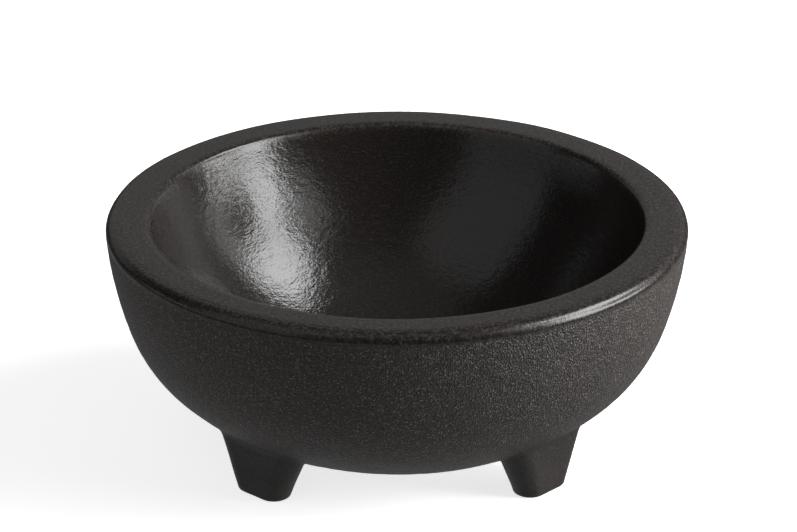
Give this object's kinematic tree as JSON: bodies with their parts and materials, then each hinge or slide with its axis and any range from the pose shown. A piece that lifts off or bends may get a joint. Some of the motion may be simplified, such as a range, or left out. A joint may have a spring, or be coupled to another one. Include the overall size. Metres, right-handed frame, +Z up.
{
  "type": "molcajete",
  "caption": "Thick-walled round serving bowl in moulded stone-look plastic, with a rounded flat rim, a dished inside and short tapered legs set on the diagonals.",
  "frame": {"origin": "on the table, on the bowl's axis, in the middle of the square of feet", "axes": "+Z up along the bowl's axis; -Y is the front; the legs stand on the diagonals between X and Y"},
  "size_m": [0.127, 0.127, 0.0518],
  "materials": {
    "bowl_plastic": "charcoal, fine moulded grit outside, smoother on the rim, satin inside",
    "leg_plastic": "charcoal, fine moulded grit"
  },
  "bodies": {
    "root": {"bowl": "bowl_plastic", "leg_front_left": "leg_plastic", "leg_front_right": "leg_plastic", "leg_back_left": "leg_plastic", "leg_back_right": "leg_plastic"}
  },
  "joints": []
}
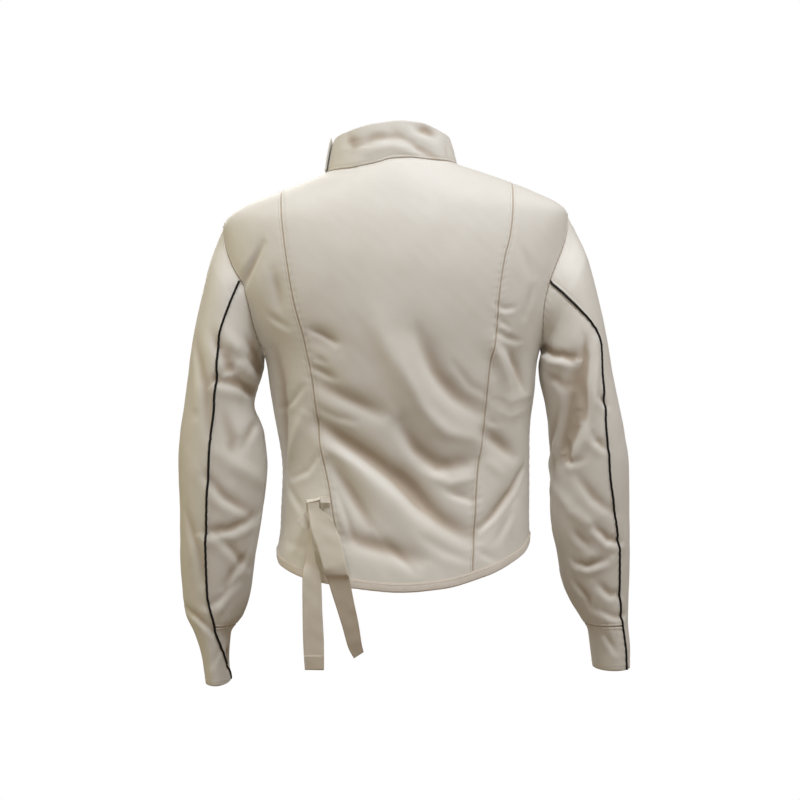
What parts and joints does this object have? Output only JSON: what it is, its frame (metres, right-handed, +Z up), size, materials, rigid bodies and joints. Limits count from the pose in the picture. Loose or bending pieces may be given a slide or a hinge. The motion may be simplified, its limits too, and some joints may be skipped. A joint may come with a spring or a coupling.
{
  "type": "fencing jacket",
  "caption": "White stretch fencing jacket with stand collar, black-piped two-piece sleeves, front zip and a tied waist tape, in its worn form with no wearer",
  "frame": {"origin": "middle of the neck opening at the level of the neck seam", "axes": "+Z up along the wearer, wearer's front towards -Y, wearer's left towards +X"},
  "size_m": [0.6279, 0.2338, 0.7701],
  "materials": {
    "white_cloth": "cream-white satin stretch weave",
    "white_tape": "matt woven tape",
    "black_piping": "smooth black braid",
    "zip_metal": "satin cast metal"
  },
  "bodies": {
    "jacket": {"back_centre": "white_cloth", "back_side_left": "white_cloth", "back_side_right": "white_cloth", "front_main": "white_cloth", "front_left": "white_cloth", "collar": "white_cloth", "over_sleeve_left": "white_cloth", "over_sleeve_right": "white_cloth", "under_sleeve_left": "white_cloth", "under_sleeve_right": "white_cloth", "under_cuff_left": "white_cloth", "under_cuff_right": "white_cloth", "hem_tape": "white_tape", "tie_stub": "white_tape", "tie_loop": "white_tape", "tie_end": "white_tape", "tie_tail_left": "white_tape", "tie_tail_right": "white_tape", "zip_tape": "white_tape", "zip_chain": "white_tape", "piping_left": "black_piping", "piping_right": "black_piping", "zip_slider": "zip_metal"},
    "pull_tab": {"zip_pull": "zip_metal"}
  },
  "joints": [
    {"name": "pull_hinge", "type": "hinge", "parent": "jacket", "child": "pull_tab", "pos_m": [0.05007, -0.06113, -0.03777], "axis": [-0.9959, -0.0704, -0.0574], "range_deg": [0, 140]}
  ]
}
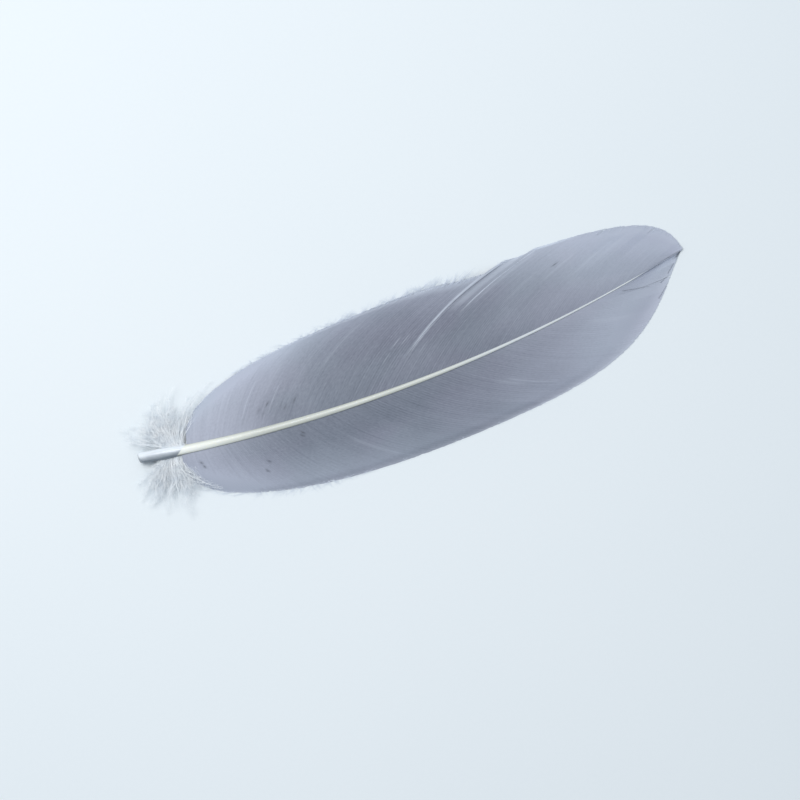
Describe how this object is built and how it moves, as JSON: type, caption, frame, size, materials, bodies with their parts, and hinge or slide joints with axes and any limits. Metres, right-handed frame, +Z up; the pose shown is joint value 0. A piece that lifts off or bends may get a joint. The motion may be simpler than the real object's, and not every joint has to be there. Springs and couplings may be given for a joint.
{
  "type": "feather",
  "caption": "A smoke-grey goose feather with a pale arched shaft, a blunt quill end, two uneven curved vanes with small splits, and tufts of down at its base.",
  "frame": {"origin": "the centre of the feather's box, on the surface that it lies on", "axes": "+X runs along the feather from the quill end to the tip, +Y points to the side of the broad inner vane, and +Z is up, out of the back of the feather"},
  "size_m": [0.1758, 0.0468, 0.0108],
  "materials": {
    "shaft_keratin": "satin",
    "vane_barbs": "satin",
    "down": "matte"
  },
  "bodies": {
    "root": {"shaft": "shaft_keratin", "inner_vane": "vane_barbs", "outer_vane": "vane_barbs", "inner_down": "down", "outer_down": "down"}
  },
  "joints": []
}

◆ ◆ ◆ ◆ ◆

# SET EXERCISE
Everything from the line containing "Describe how this" to the end of the data above should be quoted exactly, please, both ends included, and nothing outside that span.

# EXERCISE SOLUTION
Describe how this object is built and how it moves, as JSON: type, caption, frame, size, materials, bodies with their parts, and hinge or slide joints with axes and any limits. Metres, right-handed frame, +Z up; the pose shown is joint value 0. A piece that lifts off or bends may get a joint. The motion may be simpler than the real object's, and not every joint has to be there. Springs and couplings may be given for a joint.
{
  "type": "feather",
  "caption": "A smoke-grey goose feather with a pale arched shaft, a blunt quill end, two uneven curved vanes with small splits, and tufts of down at its base.",
  "frame": {"origin": "the centre of the feather's box, on the surface that it lies on", "axes": "+X runs along the feather from the quill end to the tip, +Y points to the side of the broad inner vane, and +Z is up, out of the back of the feather"},
  "size_m": [0.1758, 0.0468, 0.0108],
  "materials": {
    "shaft_keratin": "satin",
    "vane_barbs": "satin",
    "down": "matte"
  },
  "bodies": {
    "root": {"shaft": "shaft_keratin", "inner_vane": "vane_barbs", "outer_vane": "vane_barbs", "inner_down": "down", "outer_down": "down"}
  },
  "joints": []
}